Using the measured electrical resistivity and Seebeck coefficient, the power factor was obtained as displayed in Fig. 7c. The power factor may be influenced by many factors, such as the Fermi level [33], density of states [34], mobility (electrons and holes) [21], and phonon scattering. In this study, the highest power factor for Bi₂Te₃, Bi_0.4Sb_1.6Te₃, Bi₂Te₃-MWCNTs, and Bi_0.4Sb_1.6Te₃-MWCNTs at room temperature is 0.08, 1.3, 3.6, and 14.1 μW/cm-K², respectively. The results were consistent with the electrical conductivity equation. It is believed that this might be due to changes in carrier mobility after blending with vertically aligned MWCNTs.

Conclusions

In conclusion, blending with vertically aligned MWCNTs in both Bi₂Te₃ and Bi_0.4Sb_1.6Te₃ system by thermal CVD and PLD has been demonstrated to enhance thermoelectric properties. The Seebeck coefficient of Bi_0.4Sb_1.6Te₃-MWCNTs reaches a maximum value of ~ 600 μV/K at 160 K and decreases to 409 μV/K at 300 K. The Seebeck coefficient of Bi_0.4Sb_1.6Te₃ is significantly lower than Bi_0.4Sb_1.6Te₃-MWCNTs in all the measured temperature range. These enhanced properties might directly result from the MWCNTs barrier heights effect between the Bi_0.4Sb_1.6Te₃ areas, which increased the voltage difference.

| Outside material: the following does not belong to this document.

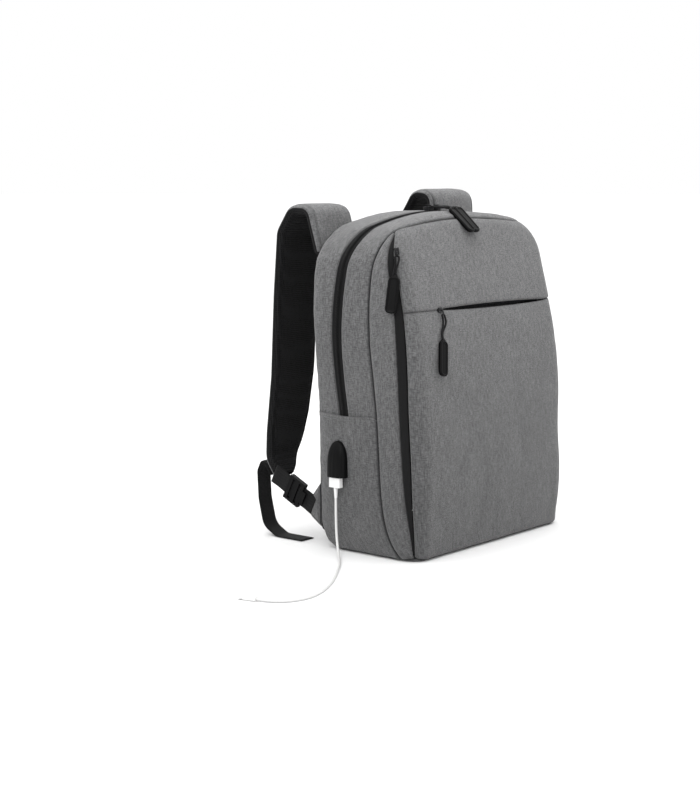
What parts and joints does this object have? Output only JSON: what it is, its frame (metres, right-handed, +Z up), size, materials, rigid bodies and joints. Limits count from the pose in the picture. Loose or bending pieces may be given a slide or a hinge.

Additionally, the Fe catalyst particles could lead to a Seebeck peak via the Kondo effect. The electrical conductivity of the Bi_0.4Sb_1.6Te₃-MWCNTs (Bi₂Te₃-MWCNTs) is higher than that of Bi_0.4Sb_1.6Te₃ (Bi₂Te₃), even though the carrier concentration of Bi_0.4Sb_1.6Te₃-MWCNTs slightly smaller than Bi_0.4Sb_1.6Te₃. The vertically aligned MWCNTs play the role of supporting electrical conductivities in both of Bi_0.4Sb_1.6Te₃ and Bi₂Te₃. Finally, the power factor of Bi_0.4Sb_1.6Te₃-MWCNTs is about 14.1 μW/cm-K². The present data clearly address that regular vertically aligned MWCNT patterns can greatly enhance thermoelectric properties in Bi₂Te₃/Bi_0.4Sb_1.6Te₃ polycrystalline nanomaterials.